Understanding the Pathophysiology of Congenital Vestibular Disorders: Current Challenges and Future Directions

Abstract

In congenital vestibular disorders (CVDs), children develop an abnormal inner ear before birth and face postnatal challenges to maintain posture, balance, walking, eye-hand coordination, eye tracking, or reading. Only limited information on inner ear pathology is acquired from clinical imaging of the temporal bone or studying histological slides of the temporal bone. A more comprehensive and precise assessment and determination of the underlying mechanisms necessitate analyses of the disorders at the cellular level, which can be achieved using animal models. Two main criteria for a suitable animal model are first, a pathology that mirrors the human disorder, and second, a reproducible experimental outcome leading to statistical power. With over 40 genes that affect inner ear development, the phenotypic abnormalities resulting from congenital vestibular disorders (CVDs) are highly variable. Nonetheless, there is a large subset of CVDs that form a common phenotype of a sac-like inner ear with the semicircular canals missing or dysplastic, and discrete abnormalities in the vestibular sensory organs. We have focused the review on this subset, but to advance research on CVDs we have added other CVDs not forming a sac-like inner ear. We have included examples of animal models used to study these CVDs. Presently, little is known about the central pathology resulting from CVDs at the cellular level in the central vestibular neural network, except for preliminary studies on a chick model that show significant loss of second-order, vestibular reflex projection neurons.

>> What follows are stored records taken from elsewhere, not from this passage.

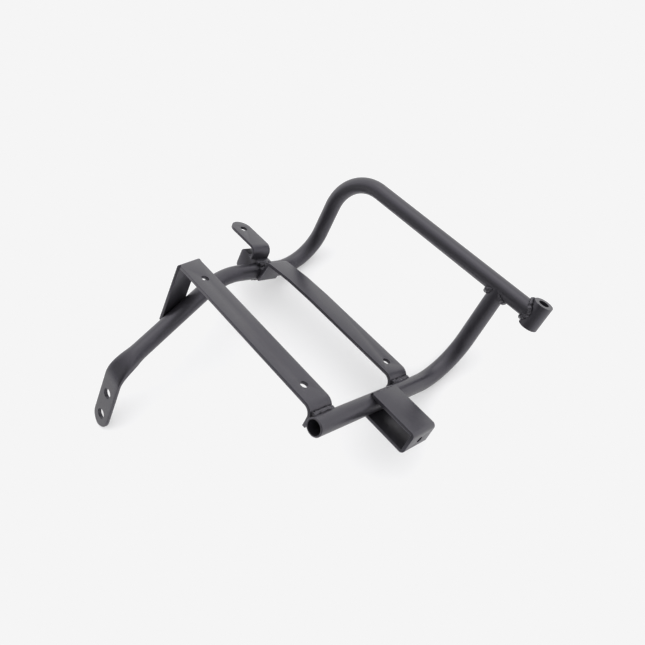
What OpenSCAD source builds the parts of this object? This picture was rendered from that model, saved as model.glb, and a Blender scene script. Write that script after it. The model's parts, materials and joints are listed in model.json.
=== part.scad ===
// Pannier frame for a motorcycle: two bent steel tubes joined by flat bars, welded and powder coated.
// Millimetres. X runs across the frame, Y along the two rails, Z is square to the plane of the bars.
// The origin is on the axis of the boss bore, at the height of the loop tube's axis.

/* [Tubes] */
// Outside diameter of both tubes
tube_d = 16; // [12:0.5:20]
// Wall of both tubes
tube_wall = 1.6; // [1:0.1:3]
// Distance between the two rails, axis to axis
rail_spacing = 197.3; // [160:0.1:260]
// Height of the loop's axis above the short rail's axis
loop_rise = 103.5; // [80:0.5:140]
// How far the long rail lies below the short rail
rail_step = 16; // [10:0.5:20]
// Bend radius of the loop, on the tube's axis
loop_bend_r = 44; // [30:1:50]
// Length of the short rail, from its open end to the loop's plane
short_rail_len = 183.5; // [170:0.5:260]
// Chamfer on the rim of the open end
rim_chamfer = 0.5; // [0.2:0.1:0.8]

/* [Leg and flattened end] */
// Where the long rail turns into the leg, as a share of the way from its bracket to the near bar
leg_share = 0.535; // [0.5:0.005:0.6]
// Length of the leg's axis, from there to the corner above the flattened end
leg_len = 125.5; // [110:0.5:150]
// Angle the leg is bent away from the rail
leg_bend = 34; // [20:1:38]
// Lean of that bend, away from straight down towards the short rail
leg_lean = 22; // [0:1:40]
// Bend radius where the rail turns into the leg
leg_bend_r = 70; // [30:1:80]
// Bend radius where the leg turns into the flattened end
tab_bend_r = 30; // [18:1:34]
// Thickness of the flattened end
tab_t = 3.4; // [3.2:0.2:6]
// Width of the flattened end
tab_w = 22.5; // [20:0.5:26]
// Length of the flattened end, from that corner to its last hole
tab_len = 59; // [50:0.5:80]
// Distance from that hole to the tip
tab_end = 13.5; // [13.5:0.5:20]
// Distance between the two bolt holes
tab_hole_pitch = 26; // [18:0.5:30]
// Diameter of the bolt holes
tab_hole_d = 10; // [5:0.1:12]

/* [Boss] */
// Distance from the short rail's axis to the boss
boss_reach = 38; // [30:0.5:60]
// Outside diameter of the boss
boss_d = 17; // [14:0.5:22]
// Bore of the boss
boss_bore_d = 9; // [5:0.1:11]
// Length of the boss
boss_len = 24; // [20:0.5:40]

/* [Flat bars] */
// Thickness of all flat bars
bar_t = 3; // [2:0.1:4]
// Width of the two cross bars
bar_w = 25; // [20:0.5:30]
// Height of the cross bars' upper face above the short rail's axis
bar_top = 8.5; // [7:0.1:10]
// Outside radius where a cross bar turns down beside the short rail
bar_curl_r = 10; // [8:0.5:14]
// Outside radius of the sharp folds
fold_r = 4; // [3.5:0.1:5]
// Diameter of the holes in the cross bars
bar_hole_d = 7; // [4:0.1:9]
// Near bar, distance of its edge from the short rail's open end
near_bar_y = 3; // [1:0.5:20]
// Near bar, its two holes measured from the short rail's axis
near_hole_a = 33; // [28:0.5:60]
near_hole_b = 169; // [140:0.5:170]
// Far bar, gap between its edge and the bend of the loop
far_bar_gap = 8; // [4:0.5:16]
// Far bar, its hole measured from the short rail's axis
far_hole = 28; // [24:0.5:60]
// Far bar, length of its downward sweep near the long rail
far_sweep = 60; // [40:1:80]
// Far bar, drop at the end of that sweep
far_drop = 4; // [2:0.2:6]
// Far bar, lean of the fold against the long rail
far_lean = 11; // [4:1:16]

/* [Brackets] */
// Width of the U bracket on the short rail
short_u_w = 32; // [25:0.5:36]
// Width of the U bracket on the long rail
long_u_w = 18; // [16:0.5:26]
// Reach of the U bracket on the short rail, from the rail's axis
short_u_reach = 46.7; // [30:0.1:60]
// Reach of the U bracket on the long rail, from the rail's axis
long_u_reach = 26.3; // [20:0.1:40]
// U bracket on the short rail, distance of its edge from the open end
short_u_y = 66.5; // [50:0.5:68]
// U bracket on the long rail, gap between its edge and the bend of the loop
long_u_gap = 14; // [4:0.5:16]
// Diameter of the hole in the end of each U bracket
u_hole_d = 6; // [4:0.1:8]
// Width of the hooked tab
hook_w = 22.5; // [20:0.5:25]
// Height of the hooked tab's upper face above the U bracket
hook_h = 13; // [12:0.5:20]
// Outside radius of the hooked tab's bend
hook_r = 8; // [6:0.5:10]
// Length of the hooked tab beyond the rail's axis, to its round end
hook_reach = 53.5; // [42:0.5:60]
// Distance of the hooked tab's foot from the rail's axis
hook_back = 5.5; // [2:0.5:8]
// How far the hooked tab stands out past the U bracket's near edge
hook_out = 4.5; // [0:0.5:6]
// Diameter of the hole in the hooked tab
hook_hole_d = 7; // [4:0.1:9]

/* [Welds] */
// Radius of the weld beads along the flat bars
bead_r = 3; // [2.6:0.1:3.4]
// Radius of the weld beads round the two tube joints
joint_bead_r = 2.6; // [2.2:0.1:3]
// Ripples along a bead that runs round a tube joint
joint_ripples = 9; // [5:1:14]

/* [Hidden] */
$fn = 64;
coat = "#3b3b3d";
tube_r = tube_d / 2;
bore_r = tube_r - tube_wall;

// Places of the rails, measured from the boss
short_x = -boss_reach;
long_x = short_x - rail_spacing;
short_z = -loop_rise;
long_z = short_z - rail_step;
open_y = -short_rail_len;

// Direction of the leg, and the corner where its axis meets the flattened end's
leg_dir = [sin(leg_bend) * sin(leg_lean), -cos(leg_bend), -sin(leg_bend) * cos(leg_lean)];
bracket_near = loop_bend_r + long_u_gap + long_u_w;
leg_start = bracket_near + leg_share * (short_rail_len - near_bar_y - bar_w - bracket_near);
leg_top = [long_x, -leg_start, long_z];
leg_foot = leg_top + leg_dir * leg_len;
leg_skew = atan2(leg_dir[0], -leg_dir[1]);
leg_fall = asin(-leg_dir[2]);

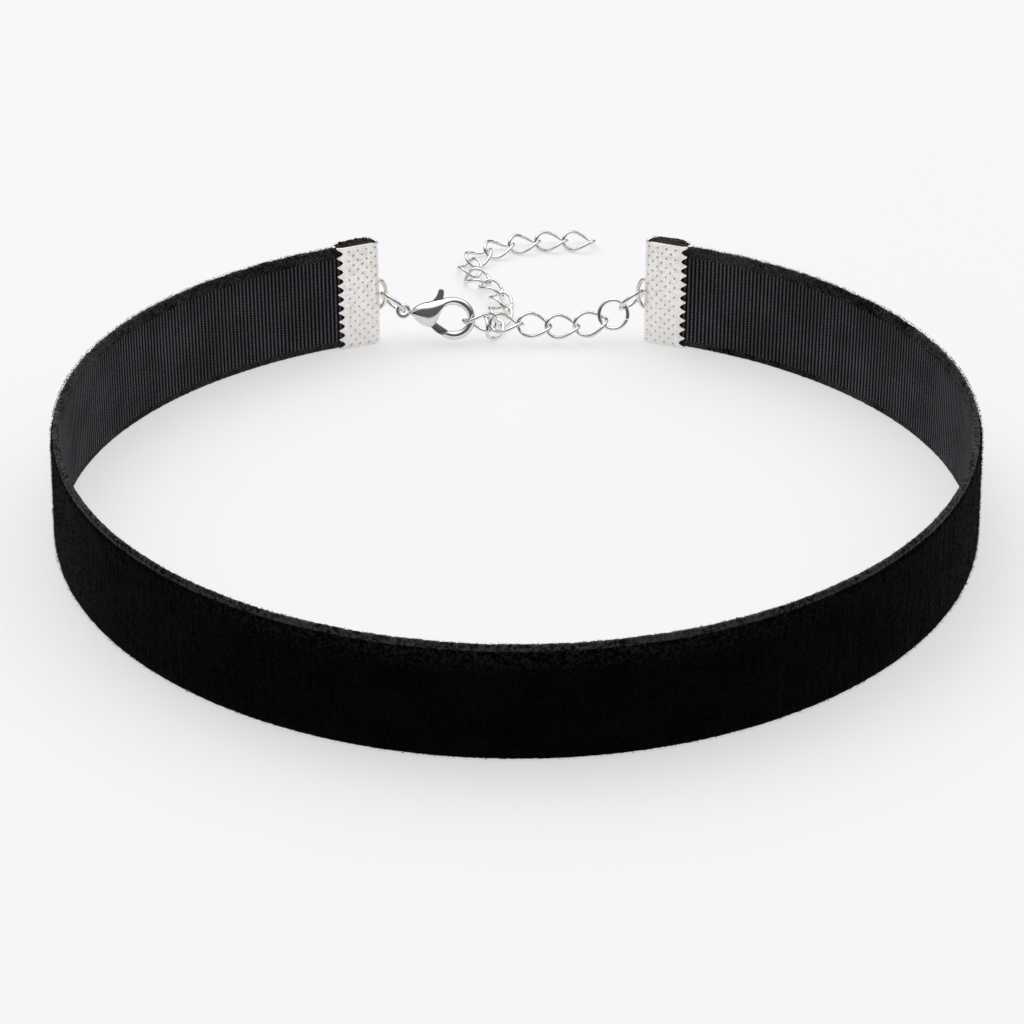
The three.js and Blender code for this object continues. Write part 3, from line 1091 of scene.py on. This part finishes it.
@dataclass
class LooseFibres:
    """Fine fibres that stand off the pile and the ribbon's two edges."""

    ribbon: VelvetRibbon
    edge_count: int = 12000
    pile_count: int = 36000
    edge_length: float = 0.26 * MM
    pile_length: float = 0.34 * MM
    root_radius: float = 0.034 * MM
    upper_share: float = 0.85
    stray: float = 0.55
    sides: int = 3
    seed: int = 23

    def build(self, finishes: Finishes) -> bpy.types.Object:
        """Makes all the fibres as one mesh of thin spikes.

        Args:
            finishes: the choker's materials.

        Returns:
            The fibres.
        """
        plan = self.ribbon.plan
        random = np.random.default_rng(self.seed)
        points, outward, along = plan.stations(0.2 * MM, 0.0)
        count = self.edge_count + self.pile_count
        place = random.uniform(0.2 * MM, plan.length - 0.2 * MM, count)
        root = np.stack([np.interp(place, along, points[:, i]) for i in range(2)], axis=1)
        out = np.stack([np.interp(place, along, outward[:, i]) for i in range(2)], axis=1)
        on_edge = np.arange(count) < self.edge_count
        upper = random.uniform(size=count) < self.upper_share
        half = plan.thickness / 2
        edge_height = np.where(upper, plan.height - 0.06 * MM, 0.16 * MM)
        pile_height = random.uniform(0.2 * MM, plan.height - 0.3 * MM, count)
        height = np.where(on_edge, edge_height, pile_height)
        offset = np.where(on_edge, random.uniform(-0.9, 0.9, count), 0.96) * half
        lean = self.ribbon.lean(outward, along)
        offset += np.interp(place, along, lean) * (0.5 - height / plan.height)
        base = np.column_stack([root + out * offset[:, None], height])
        stray = random.normal(0, self.stray, (count, 3))
        rise = np.where(on_edge, np.where(upper, 1.0, 0.25), -0.2)
        spread = np.where(on_edge, np.where(upper, 0.25, 1.0), 1.0)
        toward = np.column_stack([out * spread[:, None], rise]) + stray
        toward /= np.linalg.norm(toward, axis=1)[:, None]
        span = np.where(on_edge, self.edge_length, self.pile_length) * random.uniform(0.45, 1.25, count)
        tip = base + toward * span[:, None]
        tip[:, 2] = np.maximum(tip[:, 2], 0.03 * MM)
        side = np.cross(toward, random.normal(size=(count, 3)))
        side /= np.linalg.norm(side, axis=1)[:, None]
        up = np.cross(toward, side)
        angle = np.arange(self.sides) * 2 * math.pi / self.sides
        ring = side[:, None] * np.cos(angle)[None, :, None] + up[:, None] * np.sin(angle)[None, :, None]
        roots = base[:, None] + ring * self.root_radius
        spikes = np.concatenate([roots, tip[:, None]], axis=1).reshape(-1, 3)
        first = np.arange(count)[:, None] * (self.sides + 1)
        corners = [[i, (i + 1) % self.sides, self.sides] for i in range(self.sides)]
        faces = [(first + np.array(three)).tolist() for three in corners]
        faces.append((first + np.arange(self.sides)[::-1]).tolist())
        return make_object("ribbon_loose_fibres", spikes, sum(faces, []), [finishes.fibre])


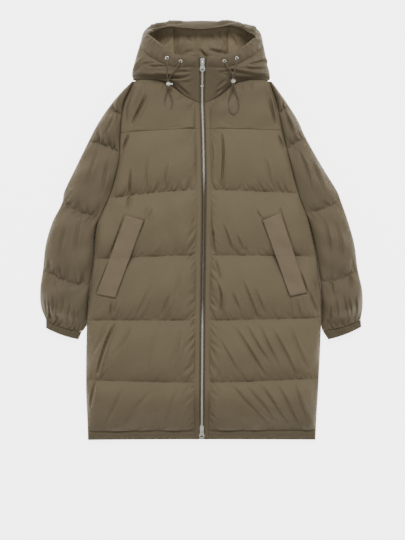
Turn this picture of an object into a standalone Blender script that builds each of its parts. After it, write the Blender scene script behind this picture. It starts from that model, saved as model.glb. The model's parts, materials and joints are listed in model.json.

Keywords: animal models; developmental balance disorders; inner ear abnormalities; inner ear imaging; vestibular system development.

Figure 1

(A) E2 chick in ovo viewed through a shell window under a stereo dissecting microscope (Zeiss Discovery.V8) after otocyst rotation. Fast green dye was injected to improve otocyst visibility. After tearing open the chorion (Ch) and amnion with forceps, the otocyst was cut free from the surrounding epithelium with a tungsten needle (10 μm tip diameter; curved tip) and glided posteriorly along the epithelial surface before rotating it 180° in the anterior-posterior and dorsal-ventral axes. The rotated otocyst was returned to the epithelial slot. Note that the endolymphatic duct (ED) normally situated on the dorsal surface of the otocyst is located on the ventral surface after rotation. The shell window was sealed with tape and the egg reincubated at high humidity (70%) without egg turning (75). E, eye; h, heart. (B) Five-day-old hatchling ARO/s chick. Note the widened base of the feet after performing the righting reflex, indicating stress placed on the balance system (22).